Set down, in full, every record in the block.

═════ Data ═════

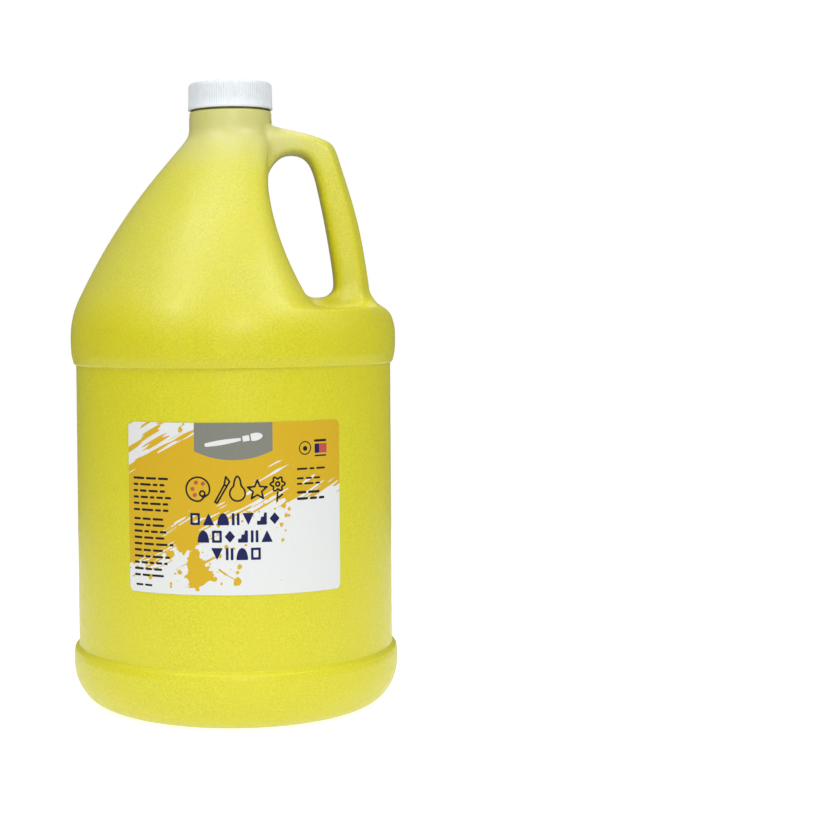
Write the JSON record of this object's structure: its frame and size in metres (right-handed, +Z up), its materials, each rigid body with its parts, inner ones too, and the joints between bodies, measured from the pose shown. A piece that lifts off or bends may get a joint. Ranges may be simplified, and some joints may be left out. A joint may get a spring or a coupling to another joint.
{
  "type": "paint jar",
  "caption": "Round plastic paint jug with a side handle, ribbed screw cap, foam liner and curved front label, filled with yellow paint.",
  "frame": {"origin": "middle of the base, in the plane that the jug stands on", "axes": "+Z up the neck, +X towards the handle, -Y towards the label"},
  "size_m": [0.156, 0.156, 0.2959],
  "materials": {
    "jug": "frosted satin blow-moulded polyethylene, tinted by the paint behind it",
    "cap": "satin moulded polypropylene",
    "liner": "matte closed-cell foam",
    "label": "semi-gloss printed label stock",
    "paint": "wet water-based paint"
  },
  "bodies": {
    "jug": {"jug_body": "jug", "front_label": "label", "paint_fill": "paint"},
    "liner": {"cap_liner": "liner"},
    "cap": {"screw_cap": "cap"}
  },
  "joints": [
    {"name": "cap_lift", "type": "slide", "parent": "jug", "child": "liner", "axis": [0, 0, 1], "range_m": [0, 0.0256]},
    {"name": "cap_turn", "type": "hinge", "parent": "liner", "child": "cap", "pos_m": [0, 0, 0.283], "axis": [0, 0, 1], "range_deg": [0, 2160]}
  ],
  "couplings": [
    {"joint": "cap_lift", "follows": "cap_turn", "m_per_rad": 0.00067376}
  ]
}
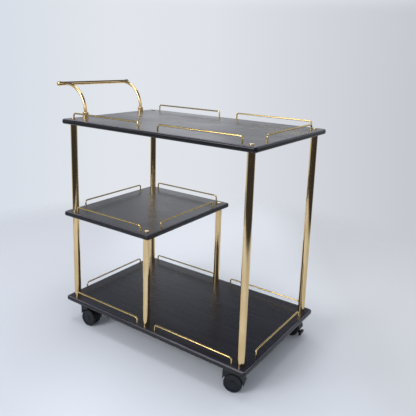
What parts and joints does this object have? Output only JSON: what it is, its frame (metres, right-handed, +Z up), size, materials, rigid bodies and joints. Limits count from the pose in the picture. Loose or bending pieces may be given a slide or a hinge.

═════

Finished task →
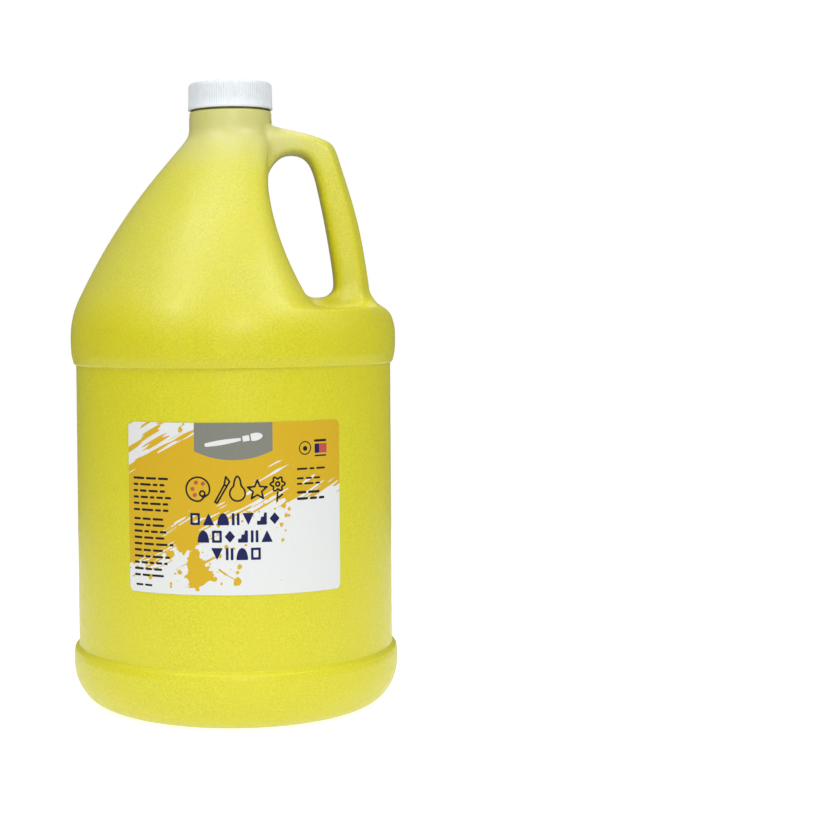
Write the JSON record of this object's structure: its frame and size in metres (right-handed, +Z up), its materials, each rigid body with its parts, inner ones too, and the joints between bodies, measured from the pose shown. A piece that lifts off or bends may get a joint. Ranges may be simplified, and some joints may be left out. A joint may get a spring or a coupling to another joint.
{
  "type": "paint jar",
  "caption": "Round plastic paint jug with a side handle, ribbed screw cap, foam liner and curved front label, filled with yellow paint.",
  "frame": {"origin": "middle of the base, in the plane that the jug stands on", "axes": "+Z up the neck, +X towards the handle, -Y towards the label"},
  "size_m": [0.156, 0.156, 0.2959],
  "materials": {
    "jug": "frosted satin blow-moulded polyethylene, tinted by the paint behind it",
    "cap": "satin moulded polypropylene",
    "liner": "matte closed-cell foam",
    "label": "semi-gloss printed label stock",
    "paint": "wet water-based paint"
  },
  "bodies": {
    "jug": {"jug_body": "jug", "front_label": "label", "paint_fill": "paint"},
    "liner": {"cap_liner": "liner"},
    "cap": {"screw_cap": "cap"}
  },
  "joints": [
    {"name": "cap_lift", "type": "slide", "parent": "jug", "child": "liner", "axis": [0, 0, 1], "range_m": [0, 0.0256]},
    {"name": "cap_turn", "type": "hinge", "parent": "liner", "child": "cap", "pos_m": [0, 0, 0.283], "axis": [0, 0, 1], "range_deg": [0, 2160]}
  ],
  "couplings": [
    {"joint": "cap_lift", "follows": "cap_turn", "m_per_rad": 0.00067376}
  ]
}
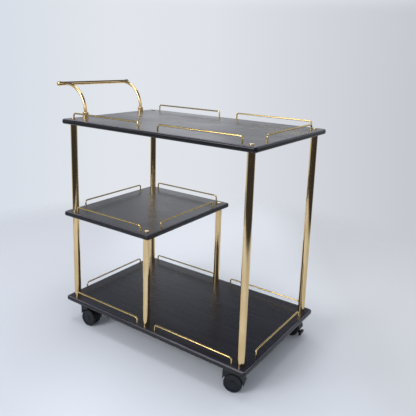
What parts and joints does this object have? Output only JSON: what it is, its frame (metres, right-handed, +Z up), size, materials, rigid bodies and joints. Limits count from the pose in the picture. Loose or bending pieces may be given a slide or a hinge.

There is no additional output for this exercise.